This slideshow summarizes the 10 slowest-selling new vehicles in the United States for December 2025, based on market days’ supply. Market days supply represents how long it would take dealers to sell all current inventory at the model’s present daily sales rate. Higher figures indicate slower turnover and greater inventory aging.

These results highlight a cross-section of models across mainstream and luxury segments. The list features electric vehicles, full-size SUVs, premium sedans, and performance-oriented models, illustrating that slow movement is not limited to a single category. The data reflects both shifting consumer preferences and changing segment dynamics.

The selections here are presented in descending order of days’ supply. Each slide focuses on one model’s inventory position and the broader context surrounding its sales pace. The information is summarized using a dry, factual tone consistent with industry reporting standards.

Volkswagen ID.4 takes the longest to sell

Photo credit: Volkswagen

The Volkswagen ID.4 posts a market days supply of 471 days, the highest among the vehicles listed. This figure indicates that, at current sales rates, dealers would require well over a year to clear existing ID.4 inventory. Such a level of supply suggests a significant imbalance between production volume and retail demand.

A market-day supply this elevated typically reflects either slowing interest in the model or excess inventory allocation. In the ID.4’s case, both factors may be contributing. Consumer attention in the EV segment continues to shift, and inventory levels have increased in parallel.

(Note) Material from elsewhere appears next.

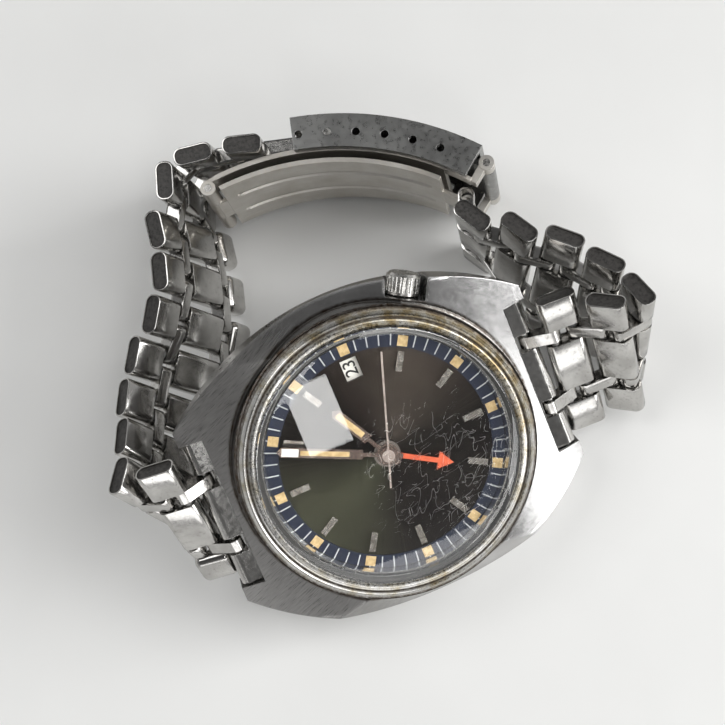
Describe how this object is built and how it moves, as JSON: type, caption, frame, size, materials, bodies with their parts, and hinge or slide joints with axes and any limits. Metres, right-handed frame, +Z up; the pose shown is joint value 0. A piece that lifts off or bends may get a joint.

The result is a prolonged turnover rate that places the ID.4 at the top of America’s slowest-selling list for December 2025. This reinforces ongoing trends showing pressure on mainstream electric crossovers in a competitive marketplace.

Dodge Charger shows extended inventory aging

Photo credit: Dodge

The Dodge Charger has a market days supply of 446 days. This figure illustrates that on-lot units are turning far slower than industry norms. Even as the Charger transitions out of its long-running platform, inventory continues to accumulate.

Dealers may be carrying stock that exceeds current market demand. The model’s age and its pending shift to new technology likely contribute to lower consumer urgency. As a result, the Charger’s sales cadence has slowed considerably.

With nearly 15 months of supply, the Charger is one of the most sluggish performers in the current market environment. This reflects broad changes in consumer preference across the full-size sedan segment.

Subaru Solterra inventory remains high

Photo credit: Subaru

The Subaru Solterra records a market days supply of 411 days. This level indicates slow movement relative to overall EV inventory trends. Despite shared development with Toyota, the model has not achieved strong retail traction.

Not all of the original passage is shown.